======== Material for this task ========
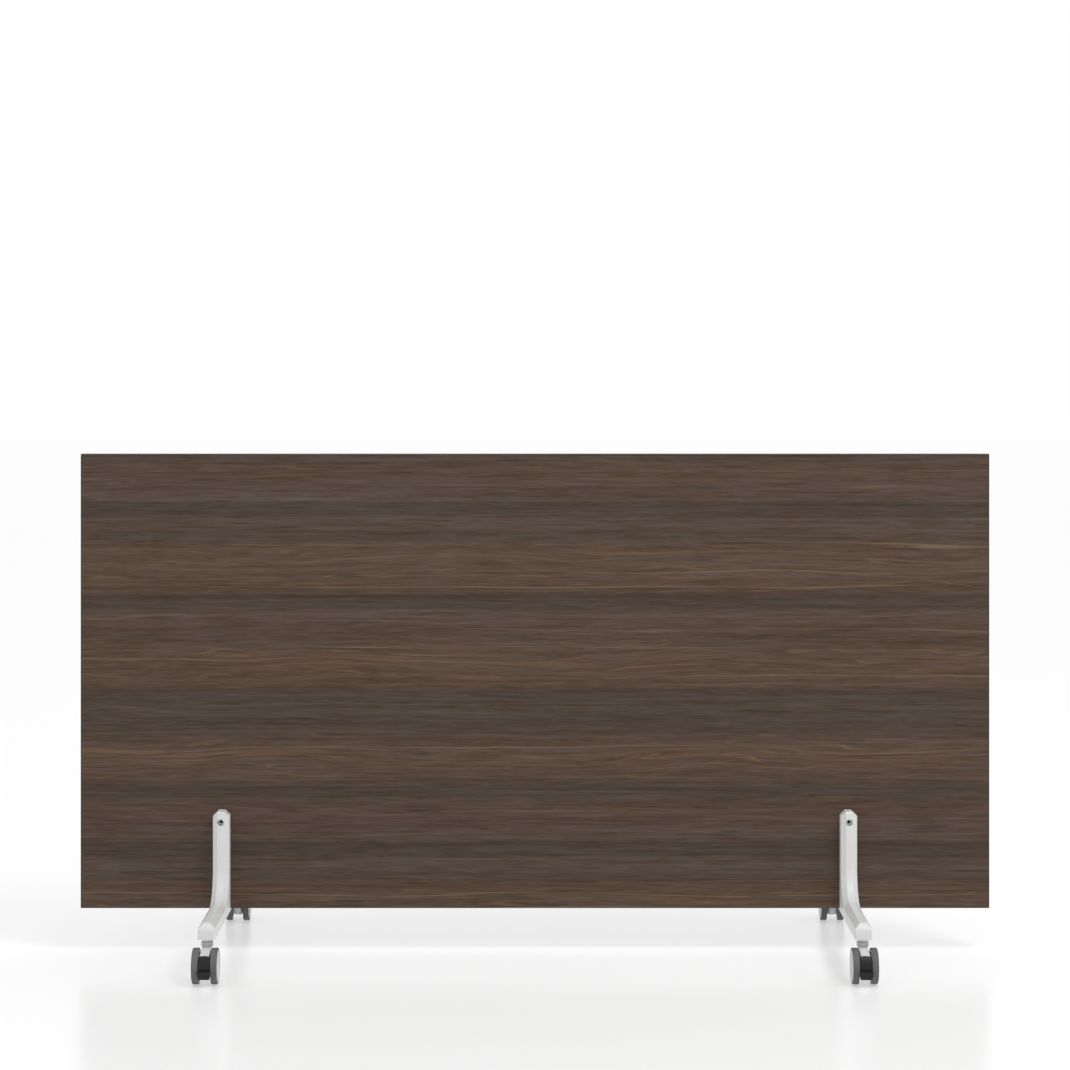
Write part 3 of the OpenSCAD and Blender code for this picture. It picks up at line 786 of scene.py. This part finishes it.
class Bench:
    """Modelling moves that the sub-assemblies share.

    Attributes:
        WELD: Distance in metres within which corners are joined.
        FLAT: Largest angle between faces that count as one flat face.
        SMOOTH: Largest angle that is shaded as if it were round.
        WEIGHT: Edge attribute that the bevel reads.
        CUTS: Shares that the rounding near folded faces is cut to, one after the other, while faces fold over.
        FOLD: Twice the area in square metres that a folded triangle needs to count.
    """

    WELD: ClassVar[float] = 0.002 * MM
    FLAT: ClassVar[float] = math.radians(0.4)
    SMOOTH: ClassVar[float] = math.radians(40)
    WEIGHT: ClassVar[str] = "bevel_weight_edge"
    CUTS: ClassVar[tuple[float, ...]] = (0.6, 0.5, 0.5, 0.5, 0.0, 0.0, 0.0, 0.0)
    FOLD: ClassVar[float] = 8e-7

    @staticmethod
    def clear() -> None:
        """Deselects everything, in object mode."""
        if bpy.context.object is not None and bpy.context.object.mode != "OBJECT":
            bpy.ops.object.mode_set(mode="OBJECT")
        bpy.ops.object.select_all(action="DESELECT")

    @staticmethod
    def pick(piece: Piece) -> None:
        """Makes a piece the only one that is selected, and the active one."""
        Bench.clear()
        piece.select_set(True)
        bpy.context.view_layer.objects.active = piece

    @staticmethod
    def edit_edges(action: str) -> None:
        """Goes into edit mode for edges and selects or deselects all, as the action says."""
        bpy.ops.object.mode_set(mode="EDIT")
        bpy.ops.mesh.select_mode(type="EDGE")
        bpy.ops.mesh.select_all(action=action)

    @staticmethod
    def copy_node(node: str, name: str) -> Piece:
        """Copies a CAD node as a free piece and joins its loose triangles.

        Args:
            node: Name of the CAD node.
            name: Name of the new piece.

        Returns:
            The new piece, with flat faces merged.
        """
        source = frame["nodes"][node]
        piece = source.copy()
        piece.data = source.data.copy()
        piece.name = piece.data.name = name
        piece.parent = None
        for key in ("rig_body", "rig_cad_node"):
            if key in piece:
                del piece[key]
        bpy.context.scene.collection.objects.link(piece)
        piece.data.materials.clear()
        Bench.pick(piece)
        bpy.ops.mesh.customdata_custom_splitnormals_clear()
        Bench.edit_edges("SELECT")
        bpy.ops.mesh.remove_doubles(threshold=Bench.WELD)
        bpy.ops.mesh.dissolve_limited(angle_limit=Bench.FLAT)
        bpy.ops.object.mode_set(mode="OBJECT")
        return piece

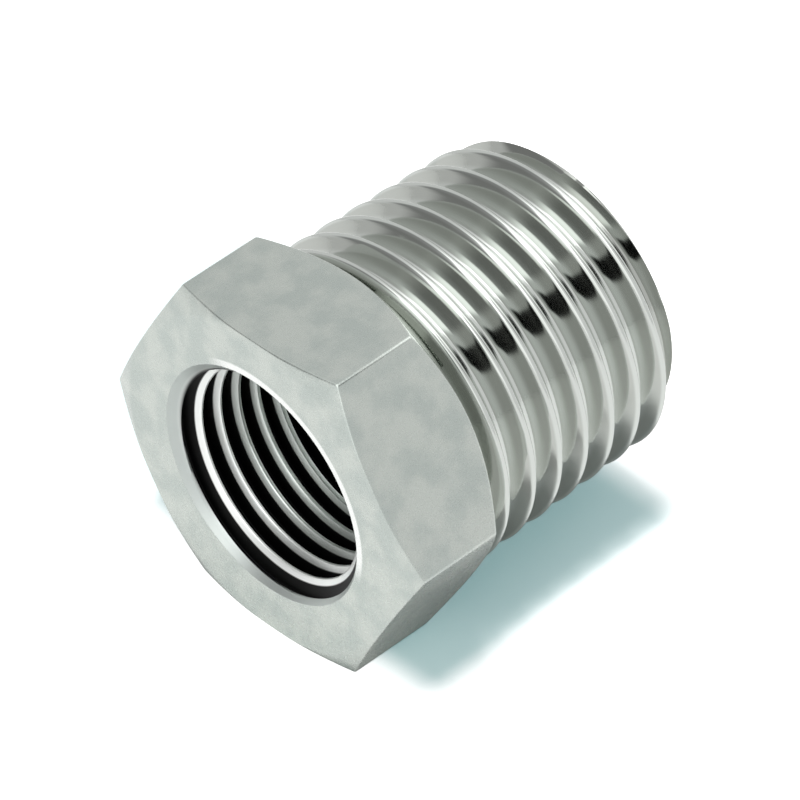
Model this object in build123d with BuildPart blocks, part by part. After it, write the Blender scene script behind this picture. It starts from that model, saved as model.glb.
========
- _Challenge_
All of the lines above must be returned exactly.

- _Written reply_
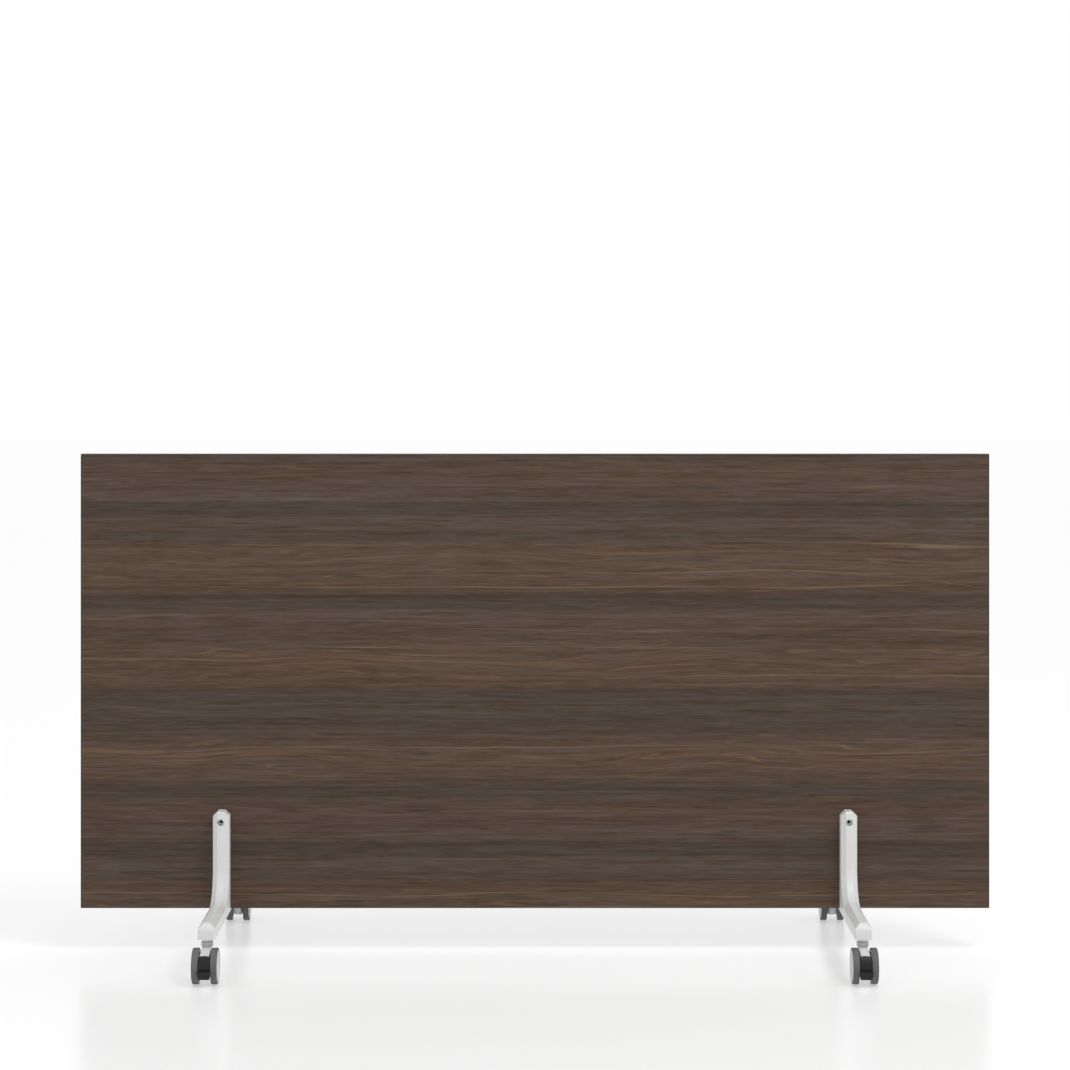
Write part 3 of the OpenSCAD and Blender code for this picture. It picks up at line 786 of scene.py. This part finishes it.
class Bench:
    """Modelling moves that the sub-assemblies share.

    Attributes:
        WELD: Distance in metres within which corners are joined.
        FLAT: Largest angle between faces that count as one flat face.
        SMOOTH: Largest angle that is shaded as if it were round.
        WEIGHT: Edge attribute that the bevel reads.
        CUTS: Shares that the rounding near folded faces is cut to, one after the other, while faces fold over.
        FOLD: Twice the area in square metres that a folded triangle needs to count.
    """

    WELD: ClassVar[float] = 0.002 * MM
    FLAT: ClassVar[float] = math.radians(0.4)
    SMOOTH: ClassVar[float] = math.radians(40)
    WEIGHT: ClassVar[str] = "bevel_weight_edge"
    CUTS: ClassVar[tuple[float, ...]] = (0.6, 0.5, 0.5, 0.5, 0.0, 0.0, 0.0, 0.0)
    FOLD: ClassVar[float] = 8e-7

    @staticmethod
    def clear() -> None:
        """Deselects everything, in object mode."""
        if bpy.context.object is not None and bpy.context.object.mode != "OBJECT":
            bpy.ops.object.mode_set(mode="OBJECT")
        bpy.ops.object.select_all(action="DESELECT")

    @staticmethod
    def pick(piece: Piece) -> None:
        """Makes a piece the only one that is selected, and the active one."""
        Bench.clear()
        piece.select_set(True)
        bpy.context.view_layer.objects.active = piece

    @staticmethod
    def edit_edges(action: str) -> None:
        """Goes into edit mode for edges and selects or deselects all, as the action says."""
        bpy.ops.object.mode_set(mode="EDIT")
        bpy.ops.mesh.select_mode(type="EDGE")
        bpy.ops.mesh.select_all(action=action)

    @staticmethod
    def copy_node(node: str, name: str) -> Piece:
        """Copies a CAD node as a free piece and joins its loose triangles.

        Args:
            node: Name of the CAD node.
            name: Name of the new piece.

        Returns:
            The new piece, with flat faces merged.
        """
        source = frame["nodes"][node]
        piece = source.copy()
        piece.data = source.data.copy()
        piece.name = piece.data.name = name
        piece.parent = None
        for key in ("rig_body", "rig_cad_node"):
            if key in piece:
                del piece[key]
        bpy.context.scene.collection.objects.link(piece)
        piece.data.materials.clear()
        Bench.pick(piece)
        bpy.ops.mesh.customdata_custom_splitnormals_clear()
        Bench.edit_edges("SELECT")
        bpy.ops.mesh.remove_doubles(threshold=Bench.WELD)
        bpy.ops.mesh.dissolve_limited(angle_limit=Bench.FLAT)
        bpy.ops.object.mode_set(mode="OBJECT")
        return piece

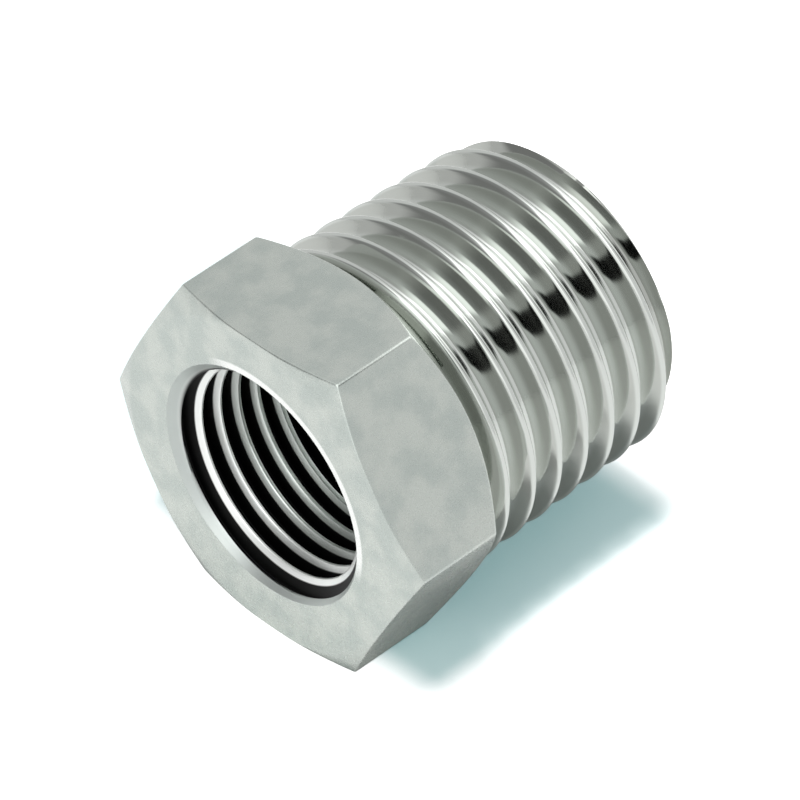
Model this object in build123d with BuildPart blocks, part by part. After it, write the Blender scene script behind this picture. It starts from that model, saved as model.glb.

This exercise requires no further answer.